When buying physical gold, it is important to ensure its price is not overvalued compared to the current market price. Obviously, there will always be some mark-up from the seller (this is known as the premium), and ideally you would want to only buy at less than a 10% premium. In other words, if you buy gold at a premium of 5%, then when gold rises 5% from the current market price you will break even on your investment. Thus, the higher the premium at which you buy, the more difficult it is to make a profit.

Gold ETFs

When deciding how to invest in gold, some people feel that gold ETFs (exchange traded funds) sold on the stock market are a good way to expose their portfolio to gold without having the inconvenience of storing and trading the physical metal themselves. However gold ETFs can be risky and controversial. This is because you don't own the actual gold; instead you own a piece of paper which says you have a share of physically stored gold. There are expenses due to the storing of the gold, and over time these expenses will erode the value of the share of gold which is yours.

Therefore gold ETFs should be thought of more as a tool to track the price of gold, and less as a long-term investment asset. However for investors wishing to trade and cash in on market volatility, gold ETFs may be the way to go. Some of these ETFs are iShares Comex Gold Trust (IAU), SPDR Gold Shares (GLD) and ETFS Gold Trust (SGOL). If investing in gold ETFs, it is important to do research to find out whether the ETF you wish to buy into is backed by actual physically stored gold.

Gold Mining Stocks

Because gold is a mined commodity, it can make sense to buy stocks in gold mining companies. However, it is important to be aware that this is an extremely risky way of investing in gold. This is due to the fact that mining itself is a risky business. Very few mining companies in the exploration phase will go on to strike gold and make profits.

It is therefore critical to do research and find mining companies which have good management and strong production. Even then, you are taking on considerable risk so only a fraction of your portfolio should be in gold mining stocks.

Gold Futures

Exchange-traded notes (ETNs) are another way of investing in gold, although it is known to be risky. This involves paying a sum of money for a set period of time, after which you get a return based on the performance of the ETN. Buying an ETN in gold futures is therefore another way of investing in gold. The reason it is so risky is that there is no protection on your principal so you can lose all your money. Like gold mining stocks, only a small portion of your portfolio should be invested in gold futures.

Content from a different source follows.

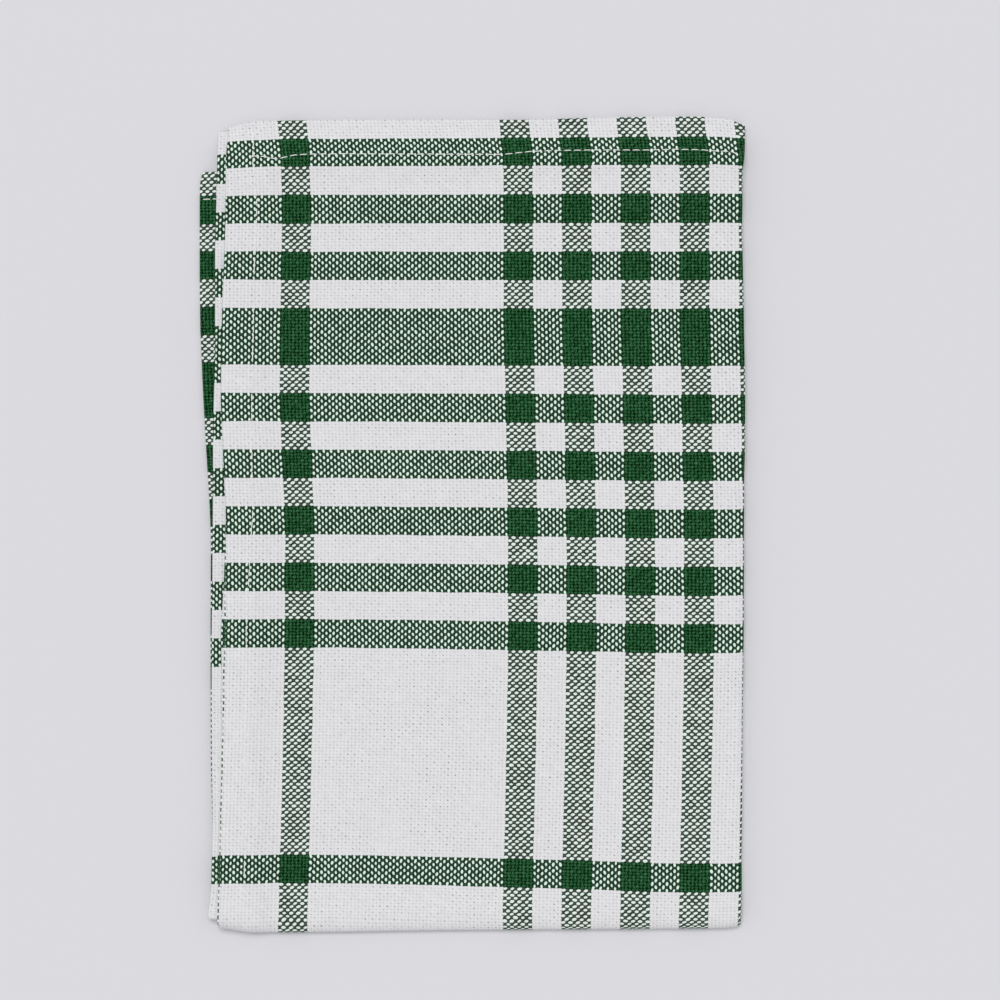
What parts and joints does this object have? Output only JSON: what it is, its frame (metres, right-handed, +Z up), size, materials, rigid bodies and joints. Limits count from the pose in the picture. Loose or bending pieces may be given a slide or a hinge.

The Bottom Line On Investing In Gold

Overall, investing in gold is based on the idea that it can hold its value in situations where cash cannot. Thus investing in gold can provide some protection during periods of inflation, deflation or currency devaluation. However the savvy investor should be aware that investing in gold is not without its own risks. When deciding how to invest in gold, one should consider the risks and benefits, and put careful thought into deciding which methods to use and how much to invest.